One of the most common questions people use statistics to help answer is “Are these groups the same or different?”

A between-subjects design uses different groups of people (or whatever) to see if it is more likely they are actually the same or different on a given measure. That’s a bit abstract, so let’s work through an example.

One of the most common between-subjects tests is the A/B test. In User Experience (UX) studies, companies might test whether different webpage designs net them more revenue due to the placement of different banners. Their question, then, is “Are these two banner placements probably the same or different when it comes to generating revenue?”

When comparing two groups on a continuous measure, the statistical test is called a t-test. There are other kinds of t-tests, but they all generally follow the same format, and here I’m talking about what’s called the Independent Samples t-test.


The t-test works by simply asking whether two groups are different enough from each other that it’s more likely to assume they come from different Populations than from the same Population (see Inference or Description for an overview of Populations and Samples). If the averages of these groups are larger than we would expect by sampling error alone, then we conclude that there’s probably a real difference between them.

The standard in psychology and many other sciences is to set the threshold for this decision at p < 0.05. What this means is that we would expect to randomly sample mean differences this big only 5% of the time (or less) if they were actually sampled from the same population. Therefore, we decide that it is more likely that the groups are actually drawn from different populations – we decide that the two groups are probably actually different.


Although the t-test is a very useful analysis, it is limited in a very important way. Specifically, the t-test works by subtracting the mean (average) of one group from the mean of the other group, and then dividing that difference by error. However, what happens if we have more than two groups?

Let’s imagine for a moment that you have three tiers of data scientists, and you wanted to test whether they are paid differently. The Data Scientist I is paid on average $30k, the Data Scientist II is paid on average $40k, and the Data Scientist III is paid on average $70k per year (as an aside: please do not pay your hard-working data scientists such low wages – these numbers are just easier for the math).
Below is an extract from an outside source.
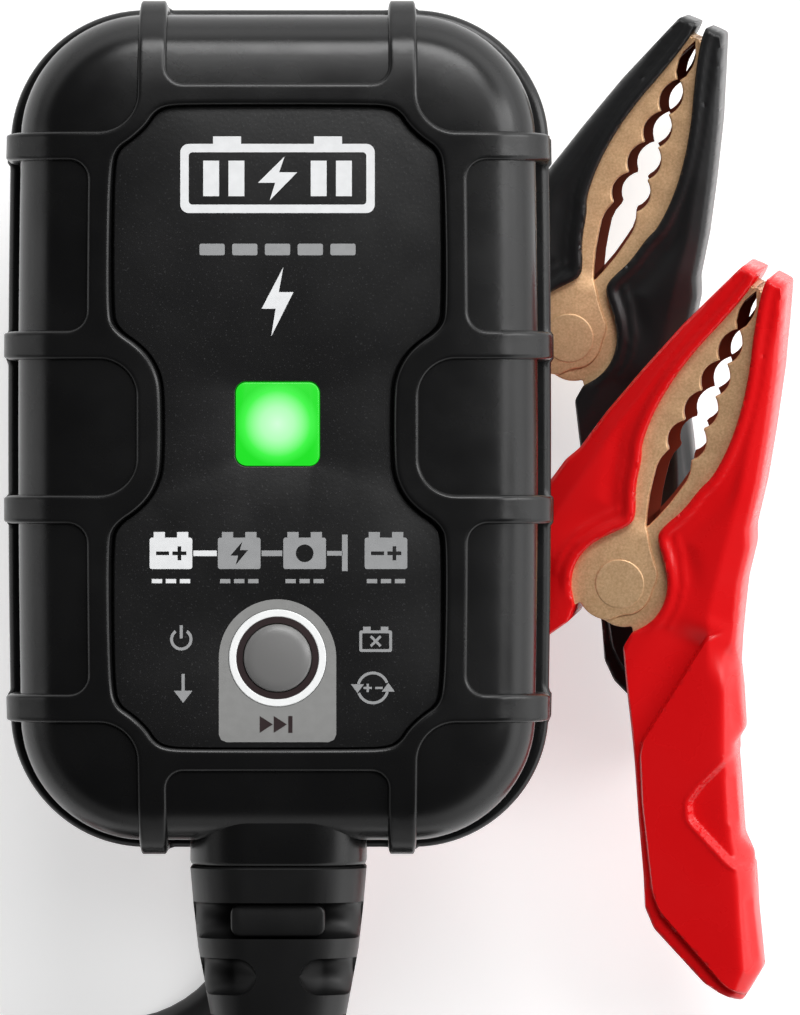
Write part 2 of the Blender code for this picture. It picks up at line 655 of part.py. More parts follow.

Simply by looking at these numbers, it should be clear that at the very least, the lowest and highest paid groups are paid very differently. In fact the highest paid data scientist is paid more than twice the salary of the lowest paid data scientist. However, if we applied the logic of the t-test, we would get: 70,000 – 40,000 – 30,000 = 0. There you have it, there are no differences in the amount you pay your different tiers. Obviously, that would be a stupid test and a stupid result.

Instead of using t-test logic when we have three or more groups, we use what’s called an ANalysis Of VAriance (or ANOVA for short). The ANOVA, as might be guessed from the name, looks at ratios of variance instead of mean differences. Although it is beyond the scope of this page to teach you about variance, I will briefly overview the topic so you can more easily follow along (however, variance is incredibly important for all analyses, so I encourage you to check out my undergraduate lecture here).


Variance is a measure of how much variability is in your set of scores. Just like the mean gives us a number to represent the middle of an entire group of scores, variance gives us a number to represent whether the group of scores are all clustered together or are generally spread apart. Technically, the variance of a set of scores is the average squared difference between all of the scores. It’s not really necessary to fully understand that, but I again recommend my stats lecture if you’re interested.

In the picture below, the holes are spaced very close together.

In this picture, however, the holes are spaced much farther apart.

There would be a smaller value for the variance of the holes on the target from the first picture than from the second picture.

In a more business example, let’s return to our underpaid Data Scientists. In the first example, the three different classes of data scientist were paid on average $30k, $40k, and $70k per year. Imagine that you decided to overhaul your data scientists’ pay to attract better talent, so you begin to pay your three levels at $80k, $90k, and $100k. Now, although the means of these three pays are higher, the variance is lower. In fact, the range of the second group is only $20k whereas the range of the first group was $40k (range is another measure of variability, but it’s pretty worthless because it only tells you the difference between the highest and lowest values whereas variance uses all of the scores).


The ANOVA looks at a ratio of different kinds of variance. The variance that goes in the top of the ratio (the numerator) is the variance between the averages of the group. So, it would be the variance between $30k, $40k, and $70k or $80k, $90k, and $100k. The bottom of the fraction (the denominator) is the variance we would expect by chance (our error). The final value of this ratio is then checked to see whether there is more variability between the means than we would expect by chance, and if it is, we conclude that the groups are probably different (technically we can only conclude that at least one group is different from the others).

Problems with Between-Subjects Designs

Between-subjects designs are a very useful tool, but they have their limitations. First, you will need a lot of participants to be able to detect any differences between your groups. If you have lots of data, though, that’s not really a big deal. A more important problem is that the designs assume the groups are roughly the same, but it takes a logical leap to infer that the treatment is the only cause of any differences you observe in your groups. In other words, you can’t tell how a specific person changes in response to your conditions.


Between-Subjects designs are used to see whether two groups of things are more likely the same or different. You can use them to test whether different groups of your employees are paid differently, whether different banner placement on your websites generate more revenue, or whether different teams work more hours than others.